LES MATHÉMATIQUES AU SERVICE DE L’ÉLEVAGE - La Semaine Vétérinaire n° 1903 du 11/06/2021
La Semaine Vétérinaire n° 1903 du 11/06/2021

RECHERCHE

PRATIQUE MIXTE

Auteur(s) : CLOTHILDE BARDE

Certains troubles sanitaires des vaches laitières peuvent dorénavant être détectés avant l’apparition des premiers signes cliniques, grâce à un nouvel outil numérique développé par une équipe de chercheurs de l’Inrae, en collaboration avec le centre Clermont-Auvergne-Rhône-Alpes.

Détecter 90 à 100 % des anomalies dues à des problèmes de santé des vaches laitières un à deux jours avant l’apparition des premiers signes cliniques, telle est l’une des possibilités nouvellement offertes par les nouveaux outils de machine learning développés par une équipe de chercheurs de l’Institut national de la recherche pour l’agriculture, l’alimentation et l’environnement (Inrae), en collaboration avec le département de physiologie animale et systèmes d’élevage du centre Clermont-Auvergne-Rhône-Alpes.

En effet, le rythme journalier des bovins étant altéré lors de stress ou de maladie souvent avant l’apparition des signes cliniques, identifier de telles perturbations pourrait aider les éleveurs à intervenir très rapidement (isolement de l’animal, traitement, etc.) ou au besoin les inciter à rechercher des signes complémentaires pour identifier la cause du trouble. Or, détecter ces perturbations du rythme d’activité nécessite des observations en continu. En partant de ce postulat, et grâce au développement de l’élevage de précision, Nicolas Wagner, auteur d’une thèse encadrée par l’Inrae et l’université Clermont-Auvergne, a cherché à mettre en place une méthode permettant de détecter des anomalies de rythme d’activité en lien avec un état de maladie, de stress, ou un événement lié à la reproduction (chaleurs, vêlage).

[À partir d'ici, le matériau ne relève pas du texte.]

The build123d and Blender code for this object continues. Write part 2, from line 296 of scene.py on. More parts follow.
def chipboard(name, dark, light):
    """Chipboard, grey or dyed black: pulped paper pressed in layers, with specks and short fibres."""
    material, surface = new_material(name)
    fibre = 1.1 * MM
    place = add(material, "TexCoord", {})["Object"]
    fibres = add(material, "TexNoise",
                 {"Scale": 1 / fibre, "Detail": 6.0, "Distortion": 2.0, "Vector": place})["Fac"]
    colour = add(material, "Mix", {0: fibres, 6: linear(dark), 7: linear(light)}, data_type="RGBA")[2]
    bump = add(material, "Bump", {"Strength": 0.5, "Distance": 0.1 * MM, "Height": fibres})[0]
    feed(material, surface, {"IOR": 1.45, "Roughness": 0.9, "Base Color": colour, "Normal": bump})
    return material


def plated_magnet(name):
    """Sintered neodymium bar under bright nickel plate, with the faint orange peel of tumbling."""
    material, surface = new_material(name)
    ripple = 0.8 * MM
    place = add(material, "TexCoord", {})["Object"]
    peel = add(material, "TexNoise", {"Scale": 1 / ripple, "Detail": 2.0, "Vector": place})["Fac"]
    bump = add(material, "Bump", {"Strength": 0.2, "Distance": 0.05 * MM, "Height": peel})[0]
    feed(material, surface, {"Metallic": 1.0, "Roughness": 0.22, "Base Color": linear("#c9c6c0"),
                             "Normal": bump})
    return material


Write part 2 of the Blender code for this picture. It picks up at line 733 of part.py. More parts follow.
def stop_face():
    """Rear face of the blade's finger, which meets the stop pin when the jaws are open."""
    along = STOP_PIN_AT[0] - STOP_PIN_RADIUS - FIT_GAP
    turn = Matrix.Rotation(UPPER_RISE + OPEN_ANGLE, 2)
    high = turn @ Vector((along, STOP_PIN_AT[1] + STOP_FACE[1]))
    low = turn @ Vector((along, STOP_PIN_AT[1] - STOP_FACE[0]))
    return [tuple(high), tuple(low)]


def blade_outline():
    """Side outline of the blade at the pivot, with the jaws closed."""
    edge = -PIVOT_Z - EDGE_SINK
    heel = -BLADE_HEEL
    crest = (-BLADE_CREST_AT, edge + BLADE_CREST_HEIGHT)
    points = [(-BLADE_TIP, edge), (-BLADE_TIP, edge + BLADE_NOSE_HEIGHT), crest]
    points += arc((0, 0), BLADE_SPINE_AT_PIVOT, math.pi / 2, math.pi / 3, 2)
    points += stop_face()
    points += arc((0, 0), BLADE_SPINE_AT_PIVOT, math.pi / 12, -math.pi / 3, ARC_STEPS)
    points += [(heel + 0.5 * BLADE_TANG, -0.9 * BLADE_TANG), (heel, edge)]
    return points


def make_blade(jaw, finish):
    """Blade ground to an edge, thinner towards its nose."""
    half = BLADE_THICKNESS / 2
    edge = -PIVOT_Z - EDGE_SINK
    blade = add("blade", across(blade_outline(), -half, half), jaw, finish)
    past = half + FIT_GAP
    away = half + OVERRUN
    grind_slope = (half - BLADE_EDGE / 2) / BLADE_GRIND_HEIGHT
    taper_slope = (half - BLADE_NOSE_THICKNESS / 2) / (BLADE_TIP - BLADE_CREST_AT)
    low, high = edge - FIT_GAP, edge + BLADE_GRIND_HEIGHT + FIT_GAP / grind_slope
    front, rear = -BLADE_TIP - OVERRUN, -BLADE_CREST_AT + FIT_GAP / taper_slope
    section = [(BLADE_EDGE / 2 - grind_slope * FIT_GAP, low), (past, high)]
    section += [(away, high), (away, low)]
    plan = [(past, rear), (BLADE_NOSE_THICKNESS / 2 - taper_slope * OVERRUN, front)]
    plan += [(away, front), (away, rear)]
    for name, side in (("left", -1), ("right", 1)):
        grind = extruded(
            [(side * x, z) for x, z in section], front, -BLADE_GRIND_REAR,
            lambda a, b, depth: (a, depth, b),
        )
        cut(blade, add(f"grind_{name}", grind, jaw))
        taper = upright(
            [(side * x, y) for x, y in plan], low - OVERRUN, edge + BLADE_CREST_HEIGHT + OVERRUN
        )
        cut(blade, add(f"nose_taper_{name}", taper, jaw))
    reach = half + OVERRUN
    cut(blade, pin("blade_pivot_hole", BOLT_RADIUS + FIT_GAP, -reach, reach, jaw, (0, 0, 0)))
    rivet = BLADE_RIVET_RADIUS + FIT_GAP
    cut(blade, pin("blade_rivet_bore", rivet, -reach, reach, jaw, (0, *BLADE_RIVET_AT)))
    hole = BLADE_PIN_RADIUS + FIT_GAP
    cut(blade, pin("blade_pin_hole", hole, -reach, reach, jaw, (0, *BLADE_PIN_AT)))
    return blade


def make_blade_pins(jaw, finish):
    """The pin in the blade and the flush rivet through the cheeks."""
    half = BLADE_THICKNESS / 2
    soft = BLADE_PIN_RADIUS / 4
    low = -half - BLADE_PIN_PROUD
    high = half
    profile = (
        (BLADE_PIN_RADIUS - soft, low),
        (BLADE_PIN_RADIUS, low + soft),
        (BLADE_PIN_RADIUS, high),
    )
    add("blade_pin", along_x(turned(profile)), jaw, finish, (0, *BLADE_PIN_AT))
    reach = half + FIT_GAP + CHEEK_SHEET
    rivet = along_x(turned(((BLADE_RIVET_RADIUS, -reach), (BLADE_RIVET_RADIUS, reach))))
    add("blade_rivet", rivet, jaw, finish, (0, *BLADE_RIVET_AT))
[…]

Des algorithmes de machine learning

Pour ce faire, les données issues de capteurs positionnés sur les vaches permettant d’estimer leur activité (repos, station debout, alimentation) ont été utilisées. Les chercheurs ont ainsi constitué quatre jeux de données avec un total de 120 000 jours d’enregistrements de tous les événements, sanitaires ou autres. Pour concevoir une méthode qui permette de classer le rythme observé un jour donné pour une vache donnée, comme normal ou anormal (le rythme normal correspondant à un jour sans événement particulier et le rythme anormal à un jour où la vache a été malade, perturbée, par exemple par un changement de parc, en chaleurs ou en train de mettre bas), des algorithmes récents de machine learning - ou apprentissage automatique - ont alors été testés avant qu’une méthode adaptée à des séries temporelles qui évoluent de façon rythmée puisse être développée. Cette dernière a permis de produire moins de 20 % de fausses alertes, de détecter 90 à 100 % des anomalies dues à un problème de santé ou à des chaleurs un à deux jours avant la détection des signes cliniques, et enfin 60 à 70 % des anomalies dues à un stress ont également pu être détectées.

Une réactivité favorisée

Comme l’ont indiqué les chercheurs, cette détection permettra, à terme, d’aider les éleveurs à prendre rapidement des décisions pour intervenir le plus tôt possible : rechercher des informations complémentaires pour diagnostiquer le problème, isoler l’animal, voire le traiter, et ce, sans attendre l’apparition de troubles cliniques. Le développement de la méthode devrait se poursuivre en intégrant d’autres notions mathématiques pour diminuer le nombre de fausses alertes et il restera ensuite à mieux identifier les spécificités liées aux différents troubles afin de distinguer maladie, stress, vêlage, chaleurs. L’équipe de l’Inrae est pour cela en relation avec deux entreprises d’élevage de précision qui pourraient utiliser cette méthode pour affiner les alertes transmises aux éleveurs.